The recent decision by the Manitoban francophone school system to limit screen time and phone usage is completely in line with research findings and good leadership. Whatever Manitoba decides this week about school cellphone use, its approach thus far has simply pushed the hard decisions downstream. It leads school superintendents, teachers and finally parents to be the ‘bad guys’ instead.

Let’s face it — everything about cellphone apps and new technology can be seductive. It’s designed to give us addictive pleasure. It’s easy for kids to get into online spaces that might cause harm. Parental controls only go so far. Kids (and adults) have a hard time setting good boundaries.
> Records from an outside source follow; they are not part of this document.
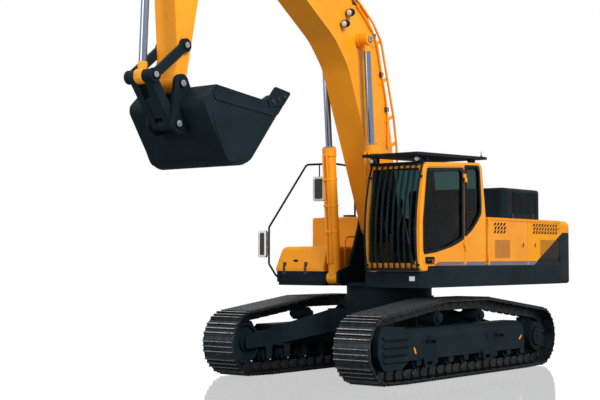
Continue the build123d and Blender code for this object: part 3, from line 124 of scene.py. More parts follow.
def bump(nodes, links, shader, source, strength, distance):
    """Bump from a factor, with its height in metres."""
    relief = nodes.new("ShaderNodeBump")
    relief.inputs["Strength"].default_value = strength
    relief.inputs["Distance"].default_value = distance
    links.new(source, relief.inputs["Height"])
    links.new(relief.outputs["Normal"], shader.inputs["Normal"])


def spread(nodes, links, source, low, high):
    """A factor remapped so that 0..1 becomes low..high."""
    change = nodes.new("ShaderNodeMapRange")
    change.inputs["To Min"].default_value = low
    change.inputs["To Max"].default_value = high
    links.new(source, change.inputs["Value"])
    return change.outputs["Result"]


YELLOW = (0.95, 0.362, 0.012)
YELLOW_SHADE = (0.88, 0.305, 0.009)
CHARCOAL = (0.0062, 0.0128, 0.0170)
CHARCOAL_PALE = (0.0105, 0.0205, 0.0270)


def painted(name, deep, pale, roughness, coat):
    """Sprayed enamel: slow drift of tone, orange peel and a clear gloss."""
    material, nodes, links, shader = new_finish(name, pale, roughness)
    tone = noise(nodes, links, 1.7, 5)
    links.new(ramp(nodes, links, tone, ((0.35, deep), (0.65, pale))), shader.inputs["Base Color"])
    links.new(spread(nodes, links, noise(nodes, links, 6, 6), roughness - 0.07, roughness + 0.1), shader.inputs["Roughness"])
    bump(nodes, links, shader, noise(nodes, links, 160, 2), 0.12, 0.0006)
    shader.inputs["Coat Weight"].default_value = coat
    shader.inputs["Coat Roughness"].default_value = 0.12
    return material


yellow_enamel = painted("yellow_enamel", YELLOW_SHADE, YELLOW, 0.40, 0.08)
yellow_enamel.node_tree.nodes["Principled BSDF"].inputs["Specular IOR Level"].default_value = 0.20
charcoal_enamel = painted("charcoal_enamel", CHARCOAL, CHARCOAL_PALE, 0.50, 0.0)
charcoal_enamel.node_tree.nodes["Principled BSDF"].inputs["Specular IOR Level"].default_value = 0.05


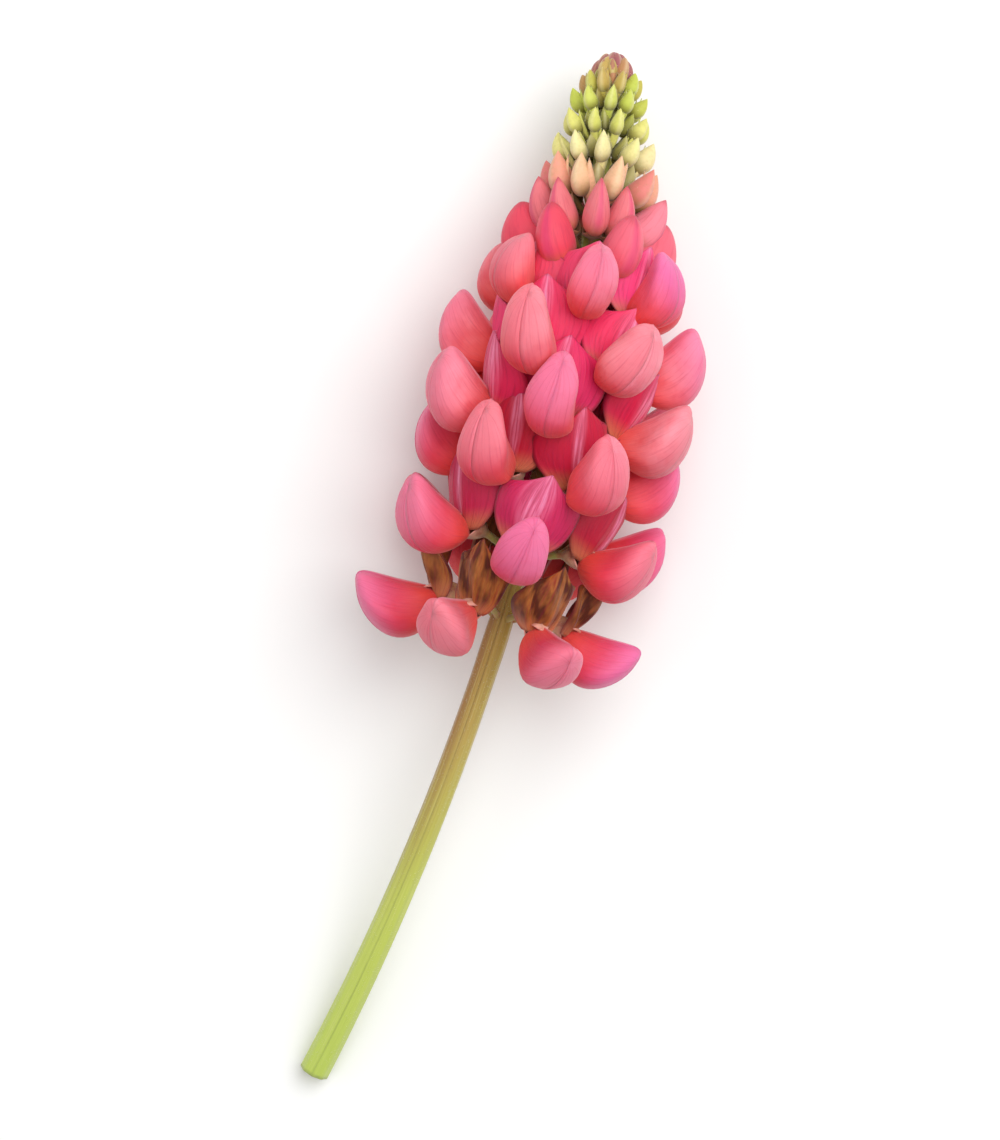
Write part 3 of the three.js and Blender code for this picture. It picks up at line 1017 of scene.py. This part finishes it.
class LUPIN_OT_keels(bpy.types.Operator):
    """Make the keel inside the wings of every open floret"""

    bl_idname = "lupin.keels"
    bl_label = "Keels"

    def execute(self, context):
        """Each is a narrow pointed sickle along the middle of the wings.

        Its section is an ellipse whose size is a power of a sine, and it turns up by the share's square.
        """
        florets = grow(0, OPEN_WHORLS, FLORETS_IN_WHORL)
        along = rows(13)
        turn = turns(10)
        share = crowded(along)
        body = np.sin(np.pi * along) ** 0.8
        middle = KEEL_UPTURN * share**2 - WING_SAG * np.sin(np.pi * share) - KEEL_FOOT_DROP
        scale = each(florets.size)
        points = in_floret(
            florets,
            lerp(KEEL_START, KEEL_END, share) * scale,
            KEEL_HALF_WIDTH * body * np.sin(turn) * scale,
            (middle + KEEL_HALF_DEPTH * body * np.cos(turn)) * scale,
        )
        values = {"along": share, "u": turn / (2 * np.pi), "v": share}
        piece = grid_piece("keels", points, wrap=True, closed=True, lowest=KEEL_CLEARANCE, **values)
        finish_piece(piece, keel_petal(), "petals")
        return {"FINISHED"}


STANDARD_FOOT = 1.3
STANDARD_DROP = 1.0
STANDARD_BULGE = 1.2
STANDARD_CREASE = 0.5
OPEN_BEND_RADIUS = 8.0
CLOSED_BEND_RADIUS = 5.5


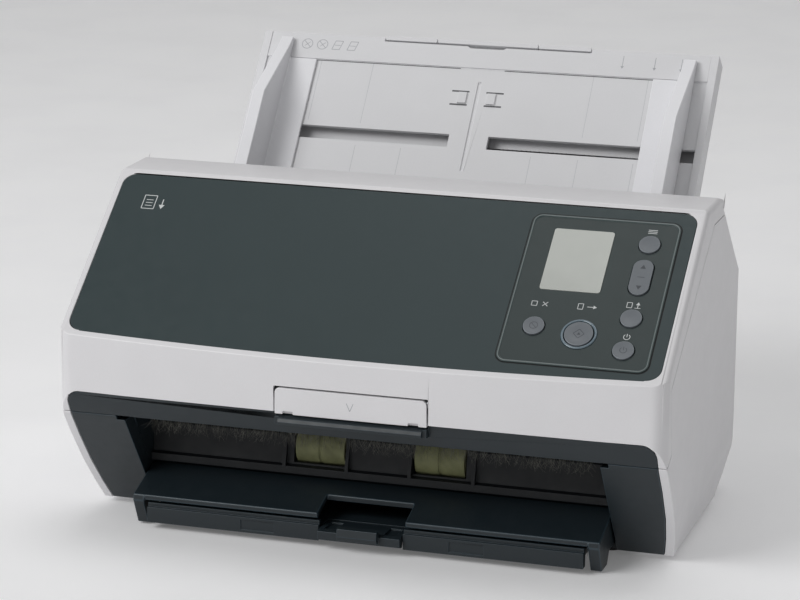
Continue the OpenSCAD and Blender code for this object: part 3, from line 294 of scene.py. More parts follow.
cover_white = with_edge("cover_white", (222, 221, 223), 0.42, 1.02, drift=0.02)
chute_white = with_edge("chute_white", (220, 220, 222), 0.47, 1.02, drift=0.02)
guide_white = with_edge("guide_white", (232, 232, 235), 0.45, 1.02, drift=0.02)
panel_slate = with_edge("panel_slate", (43, 57, 59), 0.42, 1.15, grain_mm=0.25, grain_depth=0.008)
bezel_slate = with_edge("bezel_slate", (45, 56, 56), 0.4, 1.3, grain_mm=0.25, grain_depth=0.006)
dark_plastic = with_edge("dark_plastic", (28, 37, 42), 0.42, 1.5)
inner_dark = with_edge("inner_dark", (10, 14, 18), 0.6, 1.5)
button_grey = with_edge("button_grey", (106, 111, 116), 0.4, 1.15, grain_mm=0.3)
gear_cream = with_edge("gear_cream", (222, 216, 198), 0.45, 1.02)
idler_white = with_edge("idler_white", (192, 194, 195), 0.4, 1.05)
print("plastics", len(bpy.data.materials))

# %% [markdown]
# The studio floor is a roll of white paper. It has a faint tooth and hardly
# any drift in colour, and it passes some light through from behind, which is
# what keeps a white ground white: a little glow of its own stands in for it.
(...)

Some parents depend on screens and technology as babysitters while those with lower income must skip them due to the cost. It creates unfair divides in the classroom between the cell phone ‘haves’ and ‘have nots.’ That doesn’t make for good group dynamics or good learning.

As a parent, I’d love to see kids who are capable and dependable enough to meet up with their classmates without always needing a phone. As a former educator, I’ve read research that indicates reducing phone usage, screen time and avoiding time-sucking activities like showing movies at school would all help boost basic skill acquisition and literacy rates.

Finally, as our society becomes ever more dependent on cellphones, if the province thinks every kid should use cellphones in school despite the research findings, then the government should do something about cellphone service costs.

These additional costs are prohibitive for many Manitobans. Encouraging cellphone dependence then creates a two-tiered educational system that lowers academic success rates for everyone. Those with cellphones can ‘succeed’ in school activities that rely on device usage, but those with cellphones show poorer concentration and mental health than those students without cell access. Either way, this lack of leadership around regulating school cell phone usage doesn’t boost educational outcomes in Manitoba for anybody.

Joanne Seiff is a Winnipeg author, former teacher and mother of twins.